И дело не в том, что режиссер фильма — этнический палестинец, ибо фильмы, в титрах которых стоят британские имена, мало чем отличаются по тональности. Откровенно высказывать свои симпатии к палестинцам лет пятнадцать-двадцать назад могла себе позволить только известная радикалка Ванесса Редгрейв. Сегодня ее соотечественница Антония Берд снимает «Гамбургский подвал» — лирическую сагу о «мучениках ислама», о четверке студентов-арабов, которых трудная иммигрантская жизнь в Гамбурге толкнула на совершение самой дерзкой в истории террористической атаки 11 сентября. Еще одна ангажированная британская картина «Ясмин» (режиссер Кенни Гленан) рассказывает о молодой пакистанской иммигрантке, которая пытается жить по законам западного общества, но после 11 сентября становится мишенью антиисламской истерии. В ее доме происходит жестокая полицейская облава, после чего героиня вынуждена вернуться в свою ортодоксальную семью. А ее брат, доселе промышлявший наркодилерством, идет к проповеднику, который показывает ему фотохронику убийств в Чечне и Палестине, благословляя парня на боевой поход за братьев по вере.
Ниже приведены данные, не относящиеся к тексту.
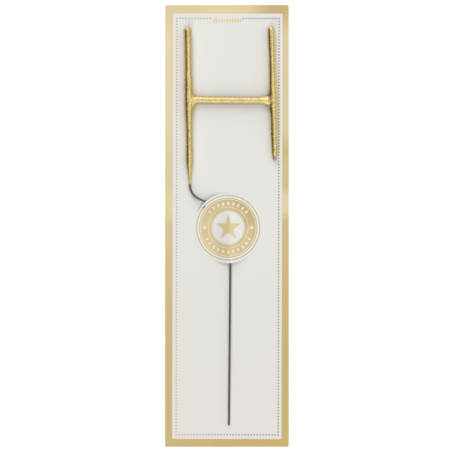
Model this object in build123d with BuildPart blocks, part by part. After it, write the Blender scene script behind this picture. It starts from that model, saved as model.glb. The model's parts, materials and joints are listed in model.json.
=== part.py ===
"""A letter H sparkler fixed to its backing card by a round foil seal, in millimetres.

The card lies flat on its back. X runs across it, Y up towards the top of the letter, and Z out of
its printed face. The origin is the middle of the card's underside.

The sparkler is bent and welded in one plane. It touches the card at the tip of its handle and under
the thickest part of its dipped stems, so its plane leans back from the card by the angle between the
two. Across and along are places in that plane, seen square on to the card.
"""

from build123d import *
import os
from math import asin, atan, atan2, cos, degrees, hypot, pi, radians, sin, tan

# Backing card and the foil border stamped on it
card_width = 70.0
card_length = 250.0
card_thickness = 0.8
card_corner = 0.4
border_side = 4.05
border_end = 4.65
panel_shift_across = 0.25
panel_shift_along = -0.2
panel_skew_degrees = -0.14
foil_gauge = 0.05

# Steel wires
wire_gauge = 1.2
lie_gap = 0.1
tip_across = 1.15
tip_along = -112.7
seal_bend_across = 2.2
seal_bend_along = 7.8
seal_bend_radius = 8.0
foot_to_corner = 6.1
bend_lead = 0.2
weld_sink = 0.15

# Stems and crossbar of the letter
left_top_across = -22.15
left_top_along = 112.4
left_foot_across = -20.95
left_foot_along = 23.5
right_top_across = 24.95
right_top_along = 112.5
right_foot_across = 27.1
right_foot_along = 37.1
bar_left_along = 71.1
bar_right_along = 70.7

# Dipped coat and the lacquer over it
coat_radius = 2.2
lacquer = 0.12
coat_film = 0.05
wire_cover = 2.0
coat_blend = 2.8
chip_across = 25.4
chip_along = 51.9
chip_radius = 0.45

# Round seal, with radii as the flat label is cut
seal_across = 0.8
seal_along = -1.2
seal_radius = 20.0
adhesive_gauge = 0.05
paper_gauge = 0.15
wire_to_label = 0.1
star_radius = 7.5
teeth_radius = 9.7
tooth_depth = 0.5
ring_radius = 11.65
ring_gap = 0.25
band_radius = 16.05
small_star_radius = 1.35
lozenge_height = 2.7
lozenge_width = 1.5
inner_line_radius = 16.8
outer_line_radius = 18.4
line_width = 0.42

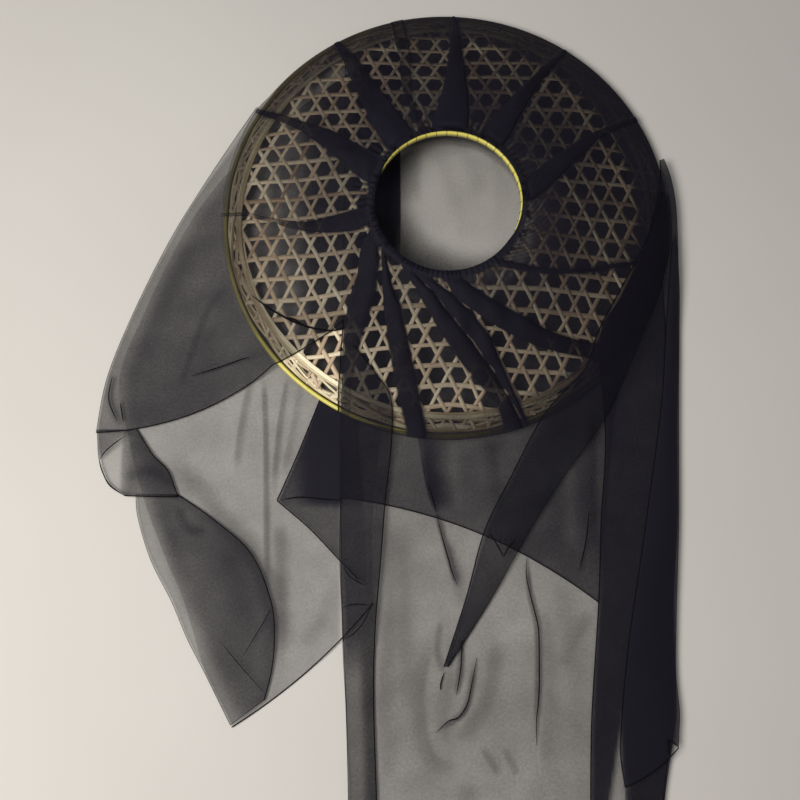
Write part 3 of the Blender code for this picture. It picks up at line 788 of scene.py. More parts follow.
def tube_mesh(name, lines):
    """Round cords along several rows of x, y, z, radius, joined in one mesh."""
    vertices = []
    faces = []
    sides = range(TUBE_SIDES)
    turn = np.linspace(0.0, 2.0 * np.pi, TUBE_SIDES, endpoint=False)
    for line in lines:
        keep = np.ones(len(line), bool)
        keep[1:] = np.linalg.norm(np.diff(line[:, :3], axis=0), axis=1) > 1e-5
        thick = line[keep, 3][:, None, None]
        line = line[keep, :3]
        run = np.gradient(line, axis=0)
        run /= np.linalg.norm(run, axis=1, keepdims=True)
        side = np.cross(run, (0.0, 0.0, 1.0))
        side /= np.maximum(np.linalg.norm(side, axis=1, keepdims=True), 1e-9)
        up = np.cross(side, run)
        ring = line[:, None] + thick * (side[:, None] * np.cos(turn)[:, None]
                                        + up[:, None] * np.sin(turn)[:, None])
        first = len(vertices)
        vertices += ring.reshape(-1, 3).tolist()
        for step in range(len(line) - 1):
            for edge in sides:
                a = first + step * TUBE_SIDES + edge
                b = first + step * TUBE_SIDES + (edge + 1) % TUBE_SIDES
                faces.append((a, b, b + TUBE_SIDES, a + TUBE_SIDES))
        faces.append(tuple(first + edge for edge in reversed(sides)))
        last = first + (len(line) - 1) * TUBE_SIDES
        faces.append(tuple(last + edge for edge in sides))
    mesh = smooth_mesh(name, vertices, faces)
    mesh.update()
    return mesh


class ShapeGraph(Graph):
    """A geometry tree, with inputs of its own that hold the values given."""

    def __init__(self, name, inputs):
        tree = bpy.data.node_groups.new(name, "GeometryNodeTree")
        for label, value in inputs.items():
            kind = "NodeSocketInt" if isinstance(value, int) else "NodeSocketFloat"
            socket = tree.interface.new_socket(label, in_out="INPUT", socket_type=kind)
            socket.default_value = value
        tree.interface.new_socket("Geometry", in_out="OUTPUT", socket_type="NodeSocketGeometry")
        super().__init__(tree)
        self.group = self.node("NodeGroupInput")

    def random(self, low, high, seed):
        return self.node("FunctionNodeRandomValue", {"data_type": "FLOAT"},
                         {2: low, 3: high, "Seed": seed})[1]

    def circle(self, resolution, radius):
        return self.node("GeometryNodeCurvePrimitiveCircle", None,
                         {"Resolution": resolution, "Radius": radius})["Curve"]

    def tube(self, curve, profile, caps=False):
        return self.node("GeometryNodeCurveToMesh", None,
                         {"Curve": curve, "Profile Curve": profile, "Fill Caps": caps})["Mesh"]

    def points(self, count, start, step):
        """Points in a row."""
        return self.node("GeometryNodeMeshLine", None,
                         {"Count": count, "Start Location": start, "Offset": step})["Mesh"]

    def copies(self, points, instance, **how):
        """A copy of instance at each point, under a Rotation or Scale."""
        return self.node("GeometryNodeInstanceOnPoints", None,
                         {"Points": points, "Instance": instance, **how})["Instances"]

    def real(self, geometry):
        return self.node("GeometryNodeRealizeInstances", None, {"Geometry": geometry})[0]

    def turned(self, geometry, **how):
        """The whole geometry under a Rotation or Scale."""
        return self.node("GeometryNodeTransform", None, {"Geometry": geometry, **how})[0]

    def moved(self, geometry, **where):
        """The geometry with its points at a Position or moved by an Offset."""
        return self.node("GeometryNodeSetPosition", None, {"Geometry": geometry, **where})[0]

    def store(self, geometry, name, value, kind="FLOAT", domain="POINT"):
        return self.node("GeometryNodeStoreNamedAttribute", {"data_type": kind, "domain": domain},
                         {"Geometry": geometry, "Name": name, "Value": value})["Geometry"]

    def stored(self, name):
        return self.node("GeometryNodeInputNamedAttribute", {"data_type": "FLOAT"},
                         {"Name": name})[0]

    def place(self):
        """Where each point is: one vector, then its x, y and z."""
        place = self.node("GeometryNodeInputPosition")[0]
        split = self.node("ShaderNodeSeparateXYZ", None, {0: place})
        return place, split["X"], split["Y"], split["Z"]

    def brim_height(self, radius):
        """The same height as from the function brim_height."""
        along = ((radius - WEAVE_INNER) / (RIM_RADIUS - WEAVE_INNER)).clamp(0.0, 1.0)
        cone = (1.0 - along) * (CROWN_EDGE_HEIGHT - RIM_TOP) + RIM_TOP
        return cone + along * (1.0 - along) * (4.0 * BRIM_BULGE)

    def made(self, name, inputs, material):
        """Evaluate the tree once and keep the result as a plain mesh object."""
        holder = bpy.data.objects.new(name, bpy.data.meshes.new(name))
        bpy.context.scene.collection.objects.link(holder)
        modifier = holder.modifiers.new("shape", "NODES")
        modifier.node_group = self.tree
        for item in self.tree.interface.items_tree:
            if item.in_out == "INPUT" and item.name in inputs:
                modifier[item.identifier] = inputs[item.name]
        bpy.context.view_layer.update()
        evaluated = holder.evaluated_get(bpy.context.evaluated_depsgraph_get())
        mesh = bpy.data.meshes.new_from_object(evaluated)
        holder.modifiers.remove(modifier)
        bpy.data.objects.remove(holder, do_unlink=True)
        return add_object(name, mesh, material)

    def finish(self, geometry, material):
        """Close the tree with its material."""
        dressed = self.node("GeometryNodeSetMaterial", None,
                            {"Geometry": geometry, "Material": material})
        self.node("NodeGroupOutput", None, {"Geometry": dressed[0]})
        return self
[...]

Трудно спорить с тем, что такие истории случаются в наши дни, как трудно и отрицать проблемы, с которыми сталкиваются выходцы из исламских стран. Но не слишком ли навязчиво нам рекомендуют смотреть на них как на жертв зажравшегося, жестоко равнодушного, параноидально трусливого западного общества?
Из серии фильмов под зеленым знаменем выделяется «Божественное вторжение» палестинца Элиа Сулеймана. В нем нет оголтелости, хотя и клокочет ярость. Чего стоит воинственный эпизод: израильские солдаты стреляют по мишени, а изображенная на ней палестинка, замотанная в платок-арафатку, вдруг оживает и начинает бешено крутиться, превращаясь в смертоносный для врагов снаряд. Но если уж Сулейман берется снять эту открыто пропагандистскую сцену, она достойна гения Эйзенштейна, а выполненные за пять копеек спецэффекты по выразительности могут соперничать с
«Матрицей». Элиа Сулейман сумел — впрочем, не впервые в практике кинематографа — превратить агитпроп в искусство. В фильме Абу-Ассада искусство не превращается в агитпроп, но и не несет особенных откровений. Образы героев чересчур абстрактны, и их лишь отчасти оживляет реальная атмосфера жизни на палестинских территориях, где были проведены все съемки. Было бы гораздо интереснее и глубже, если бы авторы картины развили ее абсурдистский аспект. Он заявлен в сцене репетиции последней видеозаписи шахидов, которая все время вырождается в пафос и срывается. Это невольная пародия на агитки типа «Наперекор злу»; она показывает реальный абсурдизм палестинской ситуации. Абсурд стал жанрово-стилистическим ключом и для Элиа Сулеймана. Но если его мощный талант, даже обслуживая политпропаганду, придает ей художественный объем, гораздо более скромный талант Абу-Ассада не может до конца преодолеть штампы и наивность идеологизированного искусства. Задача «понять изнутри» исламских террористов настолько сложна, что требует другого уровня художественного анализа.